During the 1990s, the World Bank and several donor partners provided a “surge” in external aid to support Pakistan’s social sectors. Despite the millions of donor dollars spent, the program failed. Poverty was higher in Pakistan in 2004 than it was a decade earlier when the antipoverty program began. This working paper re-releases a CGD analysis of the World Bank’s program, which was prepared in 2005 by CGD researchers Nancy Birdsall, Milan Vaishnav, and Adeel Malik.

http://www.cgdev.org/content/publications/detail/1423965

A $45 million USAID program aimed at improving the ability of Pakistani tribal leaders to govern a politically sensitive stretch of territory along the Afghan border has failed to achieve its primary mission of improving the delivery of basic services, according to an audit by the agency's inspector general.
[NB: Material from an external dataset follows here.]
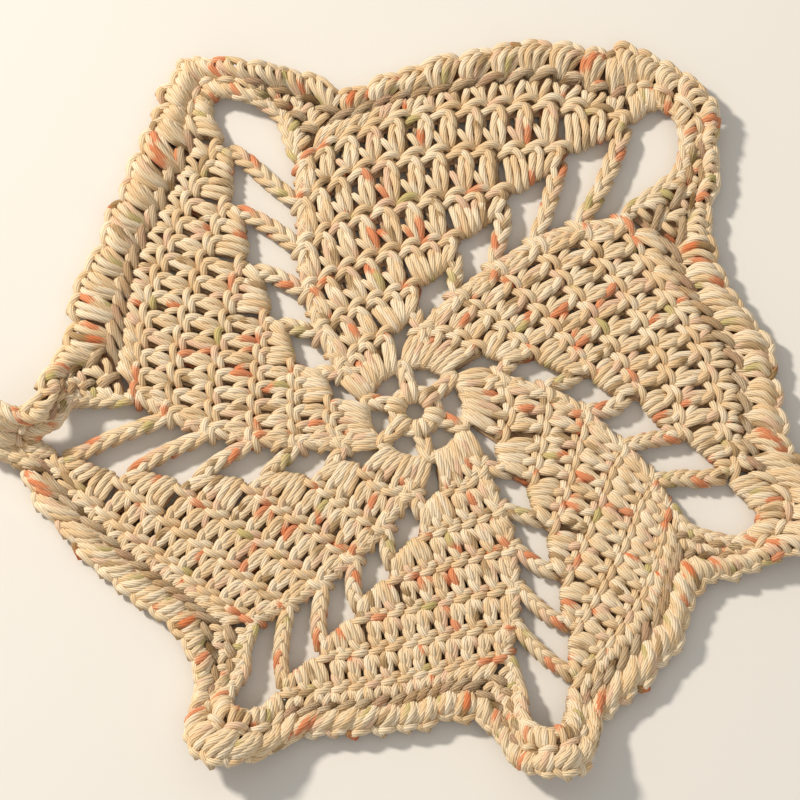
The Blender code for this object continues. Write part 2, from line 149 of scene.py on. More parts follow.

The two year-old development program for the Federally Administered Tribal Areas (FATA) was designed to help improve living standards in one of Pakistan's poorest and most politically unstable territories. So far, only $15.5 million has been spent on the initiative.

http://turtlebay.foreignpolicy.com/posts/2010/01/28/audit_deems_pakistan...

This adversarialism with India has been engrained in the Pakistani military by three wars and the longstanding dispute over the Kashmir region. Unfortunately, these fears are only exacerbated by the growing influence of India in the region, particularly in Afghanistan. - from your paper.

While I don't doubt this is true, when the situation was most satisfactory for Pakistan in Afghanistan (Taliban rule), the international community had problems. To put it mildly. During the 90s, when the Taliban ruled Afghanistan and there was little Indian influence outside of the Northern Alliance relationship, funding of transnational groups continued and the FATA remained problematic. Whatever the situation in Afghanistan in terms of Indian influence, the behavior is the same.

It occurs to me that an interesting paper might survey stated Western aid intentions in the 50s, 60s, 70s, 80s, 90s, and 00s, and compare them to actual outcomes in a systematic fashion.

Again, thank you for this interesting paper. Very educational. I very much enjoyed reading it.